*Material for the task*
:::::
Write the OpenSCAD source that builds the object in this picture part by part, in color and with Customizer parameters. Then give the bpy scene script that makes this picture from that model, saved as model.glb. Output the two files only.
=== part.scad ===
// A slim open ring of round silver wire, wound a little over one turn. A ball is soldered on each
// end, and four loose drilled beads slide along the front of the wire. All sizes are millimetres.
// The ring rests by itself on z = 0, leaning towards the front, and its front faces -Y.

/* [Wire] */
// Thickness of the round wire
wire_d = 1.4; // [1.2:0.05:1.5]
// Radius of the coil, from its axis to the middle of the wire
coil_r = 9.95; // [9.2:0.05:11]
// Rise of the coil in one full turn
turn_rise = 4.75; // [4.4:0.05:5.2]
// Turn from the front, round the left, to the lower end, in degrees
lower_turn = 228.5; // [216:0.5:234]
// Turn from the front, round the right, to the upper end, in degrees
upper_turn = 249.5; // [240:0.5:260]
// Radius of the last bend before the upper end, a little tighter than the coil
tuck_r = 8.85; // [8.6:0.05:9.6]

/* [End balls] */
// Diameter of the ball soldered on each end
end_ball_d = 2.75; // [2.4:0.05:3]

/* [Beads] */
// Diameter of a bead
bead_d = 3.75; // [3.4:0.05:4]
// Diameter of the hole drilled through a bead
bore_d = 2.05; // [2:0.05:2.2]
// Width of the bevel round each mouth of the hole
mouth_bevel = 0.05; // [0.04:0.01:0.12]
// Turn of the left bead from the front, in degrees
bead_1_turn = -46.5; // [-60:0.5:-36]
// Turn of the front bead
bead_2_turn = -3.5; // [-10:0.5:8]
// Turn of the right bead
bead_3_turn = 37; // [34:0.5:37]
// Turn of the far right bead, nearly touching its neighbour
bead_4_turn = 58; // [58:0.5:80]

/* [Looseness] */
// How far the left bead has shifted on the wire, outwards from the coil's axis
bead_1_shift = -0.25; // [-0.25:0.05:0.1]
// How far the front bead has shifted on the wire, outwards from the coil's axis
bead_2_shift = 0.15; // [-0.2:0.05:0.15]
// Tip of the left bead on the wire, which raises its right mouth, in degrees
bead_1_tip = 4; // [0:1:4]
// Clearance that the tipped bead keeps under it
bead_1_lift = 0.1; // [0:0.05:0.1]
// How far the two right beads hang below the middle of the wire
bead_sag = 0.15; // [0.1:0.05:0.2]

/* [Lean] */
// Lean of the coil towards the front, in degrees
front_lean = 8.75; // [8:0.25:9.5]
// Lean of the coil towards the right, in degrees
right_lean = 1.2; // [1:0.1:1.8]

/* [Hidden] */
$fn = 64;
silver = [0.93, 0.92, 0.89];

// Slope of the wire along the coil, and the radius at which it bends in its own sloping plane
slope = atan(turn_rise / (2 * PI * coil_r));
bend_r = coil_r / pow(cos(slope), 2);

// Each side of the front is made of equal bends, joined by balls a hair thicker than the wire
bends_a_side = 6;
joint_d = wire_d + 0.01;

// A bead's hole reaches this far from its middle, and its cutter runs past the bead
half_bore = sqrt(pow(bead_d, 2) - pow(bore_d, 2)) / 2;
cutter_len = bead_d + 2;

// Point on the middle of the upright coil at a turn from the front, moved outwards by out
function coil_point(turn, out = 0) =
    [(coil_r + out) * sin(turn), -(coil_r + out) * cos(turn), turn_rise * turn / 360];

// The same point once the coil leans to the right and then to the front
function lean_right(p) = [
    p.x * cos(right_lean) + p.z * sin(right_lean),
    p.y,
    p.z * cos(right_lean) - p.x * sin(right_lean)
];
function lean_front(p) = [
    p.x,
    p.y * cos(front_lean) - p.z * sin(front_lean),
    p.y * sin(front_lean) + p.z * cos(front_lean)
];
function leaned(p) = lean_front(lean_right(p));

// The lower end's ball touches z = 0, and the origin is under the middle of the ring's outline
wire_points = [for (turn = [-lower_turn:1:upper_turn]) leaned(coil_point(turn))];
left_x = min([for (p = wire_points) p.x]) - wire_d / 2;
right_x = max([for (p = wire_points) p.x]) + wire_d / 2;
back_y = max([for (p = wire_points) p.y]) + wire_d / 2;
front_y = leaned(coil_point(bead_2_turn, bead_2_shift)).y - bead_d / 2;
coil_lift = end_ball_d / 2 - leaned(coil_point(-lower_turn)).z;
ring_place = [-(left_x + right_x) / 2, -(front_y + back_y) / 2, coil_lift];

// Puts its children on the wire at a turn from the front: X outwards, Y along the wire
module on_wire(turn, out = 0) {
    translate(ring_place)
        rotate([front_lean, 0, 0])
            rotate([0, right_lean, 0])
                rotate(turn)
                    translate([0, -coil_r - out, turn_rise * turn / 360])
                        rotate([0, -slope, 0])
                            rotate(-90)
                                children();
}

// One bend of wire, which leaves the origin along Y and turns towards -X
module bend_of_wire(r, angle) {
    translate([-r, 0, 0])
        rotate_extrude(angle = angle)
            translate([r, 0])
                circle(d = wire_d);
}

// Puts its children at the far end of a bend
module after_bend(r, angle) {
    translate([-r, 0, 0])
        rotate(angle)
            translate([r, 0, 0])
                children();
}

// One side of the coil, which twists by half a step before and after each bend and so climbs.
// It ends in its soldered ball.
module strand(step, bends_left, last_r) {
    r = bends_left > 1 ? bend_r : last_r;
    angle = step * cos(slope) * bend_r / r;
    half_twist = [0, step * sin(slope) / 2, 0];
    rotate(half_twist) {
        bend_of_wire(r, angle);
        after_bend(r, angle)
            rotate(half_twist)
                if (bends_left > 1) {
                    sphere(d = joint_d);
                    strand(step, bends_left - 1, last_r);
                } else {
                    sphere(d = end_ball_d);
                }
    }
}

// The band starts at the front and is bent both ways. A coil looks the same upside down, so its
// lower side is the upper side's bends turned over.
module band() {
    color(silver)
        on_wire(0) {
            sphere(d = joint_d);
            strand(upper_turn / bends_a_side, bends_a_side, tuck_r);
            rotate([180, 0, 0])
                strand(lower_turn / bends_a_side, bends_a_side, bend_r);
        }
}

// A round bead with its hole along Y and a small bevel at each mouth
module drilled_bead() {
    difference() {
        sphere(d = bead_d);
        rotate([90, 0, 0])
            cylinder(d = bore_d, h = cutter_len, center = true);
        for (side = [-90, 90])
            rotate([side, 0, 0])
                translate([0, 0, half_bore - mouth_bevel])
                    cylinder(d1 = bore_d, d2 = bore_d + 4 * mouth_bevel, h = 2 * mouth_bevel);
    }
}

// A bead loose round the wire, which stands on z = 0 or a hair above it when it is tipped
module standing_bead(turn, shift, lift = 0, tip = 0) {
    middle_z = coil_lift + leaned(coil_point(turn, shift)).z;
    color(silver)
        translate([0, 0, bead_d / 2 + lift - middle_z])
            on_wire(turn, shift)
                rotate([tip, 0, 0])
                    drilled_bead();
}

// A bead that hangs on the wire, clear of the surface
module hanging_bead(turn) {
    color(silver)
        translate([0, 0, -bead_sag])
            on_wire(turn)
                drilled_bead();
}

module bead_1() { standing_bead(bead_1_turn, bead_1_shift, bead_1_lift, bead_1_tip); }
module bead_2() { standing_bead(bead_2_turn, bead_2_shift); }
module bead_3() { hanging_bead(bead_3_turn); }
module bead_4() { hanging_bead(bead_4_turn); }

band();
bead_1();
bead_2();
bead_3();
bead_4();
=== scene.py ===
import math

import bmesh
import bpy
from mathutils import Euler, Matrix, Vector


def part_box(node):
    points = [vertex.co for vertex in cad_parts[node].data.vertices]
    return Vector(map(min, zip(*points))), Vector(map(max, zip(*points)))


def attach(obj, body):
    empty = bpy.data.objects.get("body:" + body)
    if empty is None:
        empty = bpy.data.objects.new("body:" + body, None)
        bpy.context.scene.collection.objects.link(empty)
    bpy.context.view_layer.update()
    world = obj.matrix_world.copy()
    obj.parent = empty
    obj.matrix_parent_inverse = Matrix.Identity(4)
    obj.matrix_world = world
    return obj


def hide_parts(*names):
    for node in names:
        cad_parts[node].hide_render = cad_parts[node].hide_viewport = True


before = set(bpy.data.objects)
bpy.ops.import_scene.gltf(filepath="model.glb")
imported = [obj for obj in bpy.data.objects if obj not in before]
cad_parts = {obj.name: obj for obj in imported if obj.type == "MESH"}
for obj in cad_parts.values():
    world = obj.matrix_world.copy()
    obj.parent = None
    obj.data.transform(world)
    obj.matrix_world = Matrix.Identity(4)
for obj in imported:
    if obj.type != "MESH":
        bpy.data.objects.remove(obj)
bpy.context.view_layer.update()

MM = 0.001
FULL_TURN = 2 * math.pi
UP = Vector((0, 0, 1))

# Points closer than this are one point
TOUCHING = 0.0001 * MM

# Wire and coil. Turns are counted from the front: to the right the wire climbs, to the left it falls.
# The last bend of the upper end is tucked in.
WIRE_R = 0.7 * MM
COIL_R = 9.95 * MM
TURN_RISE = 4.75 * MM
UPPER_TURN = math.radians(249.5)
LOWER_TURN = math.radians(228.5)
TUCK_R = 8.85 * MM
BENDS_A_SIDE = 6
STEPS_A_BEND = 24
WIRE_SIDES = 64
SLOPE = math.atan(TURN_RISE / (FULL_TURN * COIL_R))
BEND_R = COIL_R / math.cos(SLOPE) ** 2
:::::
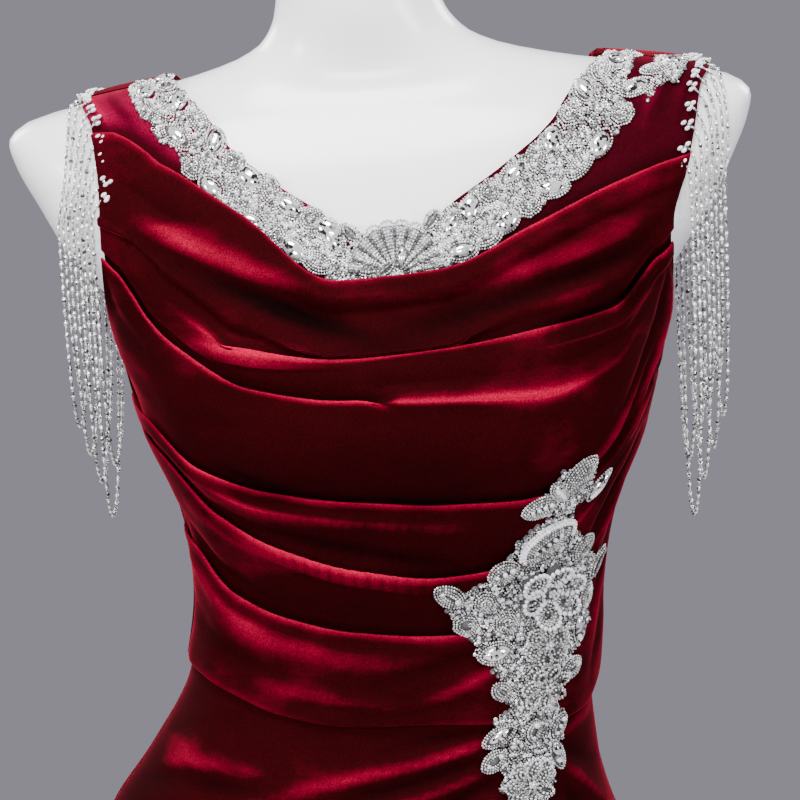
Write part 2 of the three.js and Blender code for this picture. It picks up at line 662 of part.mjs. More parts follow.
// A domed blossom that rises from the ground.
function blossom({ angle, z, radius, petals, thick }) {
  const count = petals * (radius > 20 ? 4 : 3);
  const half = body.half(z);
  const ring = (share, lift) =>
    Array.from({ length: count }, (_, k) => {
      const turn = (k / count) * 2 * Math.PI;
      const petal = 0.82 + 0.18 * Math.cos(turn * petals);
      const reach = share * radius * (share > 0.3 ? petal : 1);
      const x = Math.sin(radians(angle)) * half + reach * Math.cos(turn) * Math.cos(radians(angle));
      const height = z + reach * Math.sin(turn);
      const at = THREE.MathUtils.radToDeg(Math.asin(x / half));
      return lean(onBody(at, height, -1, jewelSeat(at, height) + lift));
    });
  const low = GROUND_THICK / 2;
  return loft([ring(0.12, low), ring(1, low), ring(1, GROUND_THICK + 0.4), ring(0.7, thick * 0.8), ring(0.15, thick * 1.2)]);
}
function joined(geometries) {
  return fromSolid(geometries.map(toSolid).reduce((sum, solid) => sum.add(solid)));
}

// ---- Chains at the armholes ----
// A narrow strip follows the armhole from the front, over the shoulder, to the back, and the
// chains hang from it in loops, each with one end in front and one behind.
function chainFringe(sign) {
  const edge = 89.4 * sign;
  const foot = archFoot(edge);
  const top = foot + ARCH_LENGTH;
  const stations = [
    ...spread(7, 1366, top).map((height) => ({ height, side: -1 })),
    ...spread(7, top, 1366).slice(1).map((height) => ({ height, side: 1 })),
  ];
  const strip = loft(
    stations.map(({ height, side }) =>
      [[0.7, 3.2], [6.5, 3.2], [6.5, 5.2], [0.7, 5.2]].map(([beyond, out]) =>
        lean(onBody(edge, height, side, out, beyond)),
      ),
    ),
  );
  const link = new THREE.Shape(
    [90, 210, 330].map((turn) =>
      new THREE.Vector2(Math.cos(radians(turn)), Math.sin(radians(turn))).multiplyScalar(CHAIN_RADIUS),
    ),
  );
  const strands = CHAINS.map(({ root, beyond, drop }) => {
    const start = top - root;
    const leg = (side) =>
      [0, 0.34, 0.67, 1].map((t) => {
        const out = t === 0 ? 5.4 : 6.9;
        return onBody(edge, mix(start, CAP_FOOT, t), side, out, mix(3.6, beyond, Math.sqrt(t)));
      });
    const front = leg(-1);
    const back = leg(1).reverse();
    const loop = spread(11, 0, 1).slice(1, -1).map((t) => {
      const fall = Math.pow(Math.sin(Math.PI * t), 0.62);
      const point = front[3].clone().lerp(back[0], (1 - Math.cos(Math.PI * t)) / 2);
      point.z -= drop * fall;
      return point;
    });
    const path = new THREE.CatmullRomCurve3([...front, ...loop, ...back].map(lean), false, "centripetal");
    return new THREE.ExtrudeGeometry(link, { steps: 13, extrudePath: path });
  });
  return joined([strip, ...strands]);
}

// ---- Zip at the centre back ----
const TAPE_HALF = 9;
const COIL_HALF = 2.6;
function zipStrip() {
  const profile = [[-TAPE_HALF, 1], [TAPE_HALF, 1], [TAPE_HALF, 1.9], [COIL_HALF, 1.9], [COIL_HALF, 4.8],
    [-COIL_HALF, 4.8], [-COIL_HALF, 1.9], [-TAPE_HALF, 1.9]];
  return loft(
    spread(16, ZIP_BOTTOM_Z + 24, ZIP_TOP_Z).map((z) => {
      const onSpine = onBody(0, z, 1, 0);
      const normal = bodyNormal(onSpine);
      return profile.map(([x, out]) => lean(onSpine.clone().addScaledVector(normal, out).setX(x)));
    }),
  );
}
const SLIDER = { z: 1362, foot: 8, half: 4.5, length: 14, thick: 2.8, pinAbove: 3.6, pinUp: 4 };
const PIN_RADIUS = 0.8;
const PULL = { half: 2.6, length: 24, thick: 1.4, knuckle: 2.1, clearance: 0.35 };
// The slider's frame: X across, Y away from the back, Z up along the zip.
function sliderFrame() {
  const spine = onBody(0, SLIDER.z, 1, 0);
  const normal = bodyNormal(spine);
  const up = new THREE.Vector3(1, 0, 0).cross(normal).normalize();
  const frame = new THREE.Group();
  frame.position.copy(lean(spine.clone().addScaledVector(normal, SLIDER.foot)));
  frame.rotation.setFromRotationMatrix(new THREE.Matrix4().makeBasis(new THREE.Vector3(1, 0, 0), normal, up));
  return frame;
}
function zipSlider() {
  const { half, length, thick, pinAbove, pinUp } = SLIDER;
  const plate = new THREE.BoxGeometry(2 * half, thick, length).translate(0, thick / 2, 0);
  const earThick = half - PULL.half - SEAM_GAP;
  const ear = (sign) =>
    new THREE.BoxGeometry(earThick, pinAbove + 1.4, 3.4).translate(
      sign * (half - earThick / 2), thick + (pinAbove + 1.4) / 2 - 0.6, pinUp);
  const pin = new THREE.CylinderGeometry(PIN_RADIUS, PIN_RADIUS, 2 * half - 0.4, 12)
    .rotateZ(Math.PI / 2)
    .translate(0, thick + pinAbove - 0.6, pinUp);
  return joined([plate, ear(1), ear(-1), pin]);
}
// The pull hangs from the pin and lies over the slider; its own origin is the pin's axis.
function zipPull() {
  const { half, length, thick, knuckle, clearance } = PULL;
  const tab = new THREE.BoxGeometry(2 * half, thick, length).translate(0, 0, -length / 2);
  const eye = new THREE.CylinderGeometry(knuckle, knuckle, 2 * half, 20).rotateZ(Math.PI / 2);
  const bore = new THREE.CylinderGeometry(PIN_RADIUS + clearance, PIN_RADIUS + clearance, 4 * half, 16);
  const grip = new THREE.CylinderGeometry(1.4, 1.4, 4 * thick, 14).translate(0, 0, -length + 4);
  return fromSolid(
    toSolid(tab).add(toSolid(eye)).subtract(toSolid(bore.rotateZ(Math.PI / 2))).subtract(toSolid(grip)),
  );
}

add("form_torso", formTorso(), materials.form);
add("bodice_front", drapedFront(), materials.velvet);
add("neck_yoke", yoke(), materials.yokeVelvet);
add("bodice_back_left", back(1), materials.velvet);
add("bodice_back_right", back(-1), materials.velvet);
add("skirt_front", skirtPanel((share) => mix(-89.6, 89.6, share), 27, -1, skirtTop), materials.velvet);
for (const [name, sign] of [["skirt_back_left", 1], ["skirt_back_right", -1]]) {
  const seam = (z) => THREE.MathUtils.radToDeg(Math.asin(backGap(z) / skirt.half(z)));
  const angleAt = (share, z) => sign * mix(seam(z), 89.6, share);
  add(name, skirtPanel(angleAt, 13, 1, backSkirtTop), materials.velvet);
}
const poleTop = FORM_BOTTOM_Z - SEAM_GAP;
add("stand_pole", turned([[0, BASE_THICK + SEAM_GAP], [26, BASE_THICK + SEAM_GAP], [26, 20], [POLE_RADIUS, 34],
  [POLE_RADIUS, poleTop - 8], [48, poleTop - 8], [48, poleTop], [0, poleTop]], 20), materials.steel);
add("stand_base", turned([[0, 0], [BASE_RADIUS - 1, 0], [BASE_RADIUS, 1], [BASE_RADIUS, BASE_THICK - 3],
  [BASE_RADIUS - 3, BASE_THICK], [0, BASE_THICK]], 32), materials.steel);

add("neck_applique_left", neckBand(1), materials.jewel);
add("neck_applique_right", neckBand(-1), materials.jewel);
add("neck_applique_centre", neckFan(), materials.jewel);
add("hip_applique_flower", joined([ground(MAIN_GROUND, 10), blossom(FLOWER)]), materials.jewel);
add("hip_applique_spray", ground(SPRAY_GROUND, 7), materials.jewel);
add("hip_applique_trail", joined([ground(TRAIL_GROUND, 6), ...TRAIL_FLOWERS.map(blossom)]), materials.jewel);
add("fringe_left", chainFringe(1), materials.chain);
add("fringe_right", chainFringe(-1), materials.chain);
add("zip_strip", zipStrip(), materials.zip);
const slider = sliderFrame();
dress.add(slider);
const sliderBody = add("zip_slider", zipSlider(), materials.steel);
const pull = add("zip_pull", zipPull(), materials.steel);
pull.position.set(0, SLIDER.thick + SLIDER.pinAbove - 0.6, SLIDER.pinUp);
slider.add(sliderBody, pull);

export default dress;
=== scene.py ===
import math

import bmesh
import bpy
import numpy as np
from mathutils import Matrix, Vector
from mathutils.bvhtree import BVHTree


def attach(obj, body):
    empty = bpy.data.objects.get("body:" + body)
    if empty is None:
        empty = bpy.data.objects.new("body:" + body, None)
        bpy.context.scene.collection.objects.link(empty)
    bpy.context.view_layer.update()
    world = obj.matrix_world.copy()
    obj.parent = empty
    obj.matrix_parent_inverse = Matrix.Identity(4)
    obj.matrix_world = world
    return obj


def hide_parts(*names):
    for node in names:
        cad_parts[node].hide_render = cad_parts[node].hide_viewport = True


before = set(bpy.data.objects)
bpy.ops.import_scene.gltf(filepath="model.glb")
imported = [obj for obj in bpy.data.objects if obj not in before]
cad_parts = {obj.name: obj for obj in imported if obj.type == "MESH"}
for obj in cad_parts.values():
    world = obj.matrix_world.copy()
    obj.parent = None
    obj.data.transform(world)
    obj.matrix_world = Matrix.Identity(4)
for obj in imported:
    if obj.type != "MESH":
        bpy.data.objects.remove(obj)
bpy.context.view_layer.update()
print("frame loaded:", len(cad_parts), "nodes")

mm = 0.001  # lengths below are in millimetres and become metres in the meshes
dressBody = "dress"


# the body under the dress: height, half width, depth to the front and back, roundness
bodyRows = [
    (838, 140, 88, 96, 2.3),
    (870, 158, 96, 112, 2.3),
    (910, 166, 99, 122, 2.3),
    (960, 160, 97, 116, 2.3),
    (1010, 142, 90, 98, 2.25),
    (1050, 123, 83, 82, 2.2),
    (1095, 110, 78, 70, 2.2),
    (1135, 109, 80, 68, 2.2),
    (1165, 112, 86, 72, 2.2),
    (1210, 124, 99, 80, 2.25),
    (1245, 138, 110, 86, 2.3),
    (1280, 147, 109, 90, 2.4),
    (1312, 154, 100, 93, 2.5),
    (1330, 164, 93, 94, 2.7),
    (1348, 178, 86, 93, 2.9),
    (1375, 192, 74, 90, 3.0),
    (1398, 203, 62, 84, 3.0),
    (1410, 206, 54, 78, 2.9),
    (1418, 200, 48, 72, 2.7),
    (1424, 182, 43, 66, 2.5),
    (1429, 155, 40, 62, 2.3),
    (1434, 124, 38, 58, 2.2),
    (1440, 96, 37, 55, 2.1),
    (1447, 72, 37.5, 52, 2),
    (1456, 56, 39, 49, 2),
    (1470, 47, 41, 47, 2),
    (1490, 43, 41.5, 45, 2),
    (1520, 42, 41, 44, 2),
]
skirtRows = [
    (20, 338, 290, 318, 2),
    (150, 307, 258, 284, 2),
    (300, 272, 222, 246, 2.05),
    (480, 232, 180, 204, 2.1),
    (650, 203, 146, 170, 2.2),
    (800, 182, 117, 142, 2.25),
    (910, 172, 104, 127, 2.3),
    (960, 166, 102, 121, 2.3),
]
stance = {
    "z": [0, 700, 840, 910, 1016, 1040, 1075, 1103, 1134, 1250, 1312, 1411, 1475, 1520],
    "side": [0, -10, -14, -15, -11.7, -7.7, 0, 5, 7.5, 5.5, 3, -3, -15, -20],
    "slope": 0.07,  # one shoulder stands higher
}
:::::
*Stated task*
Begin at the line that has "Write the OpenSCAD"; stop after the line that has "bead_4_turn = 58; // [58:0.5:80]". Copy every line in that span exactly.

*Output for this task*
Write the OpenSCAD source that builds the object in this picture part by part, in color and with Customizer parameters. Then give the bpy scene script that makes this picture from that model, saved as model.glb. Output the two files only.
=== part.scad ===
// A slim open ring of round silver wire, wound a little over one turn. A ball is soldered on each
// end, and four loose drilled beads slide along the front of the wire. All sizes are millimetres.
// The ring rests by itself on z = 0, leaning towards the front, and its front faces -Y.

/* [Wire] */
// Thickness of the round wire
wire_d = 1.4; // [1.2:0.05:1.5]
// Radius of the coil, from its axis to the middle of the wire
coil_r = 9.95; // [9.2:0.05:11]
// Rise of the coil in one full turn
turn_rise = 4.75; // [4.4:0.05:5.2]
// Turn from the front, round the left, to the lower end, in degrees
lower_turn = 228.5; // [216:0.5:234]
// Turn from the front, round the right, to the upper end, in degrees
upper_turn = 249.5; // [240:0.5:260]
// Radius of the last bend before the upper end, a little tighter than the coil
tuck_r = 8.85; // [8.6:0.05:9.6]

/* [End balls] */
// Diameter of the ball soldered on each end
end_ball_d = 2.75; // [2.4:0.05:3]

/* [Beads] */
// Diameter of a bead
bead_d = 3.75; // [3.4:0.05:4]
// Diameter of the hole drilled through a bead
bore_d = 2.05; // [2:0.05:2.2]
// Width of the bevel round each mouth of the hole
mouth_bevel = 0.05; // [0.04:0.01:0.12]
// Turn of the left bead from the front, in degrees
bead_1_turn = -46.5; // [-60:0.5:-36]
// Turn of the front bead
bead_2_turn = -3.5; // [-10:0.5:8]
// Turn of the right bead
bead_3_turn = 37; // [34:0.5:37]
// Turn of the far right bead, nearly touching its neighbour
bead_4_turn = 58; // [58:0.5:80]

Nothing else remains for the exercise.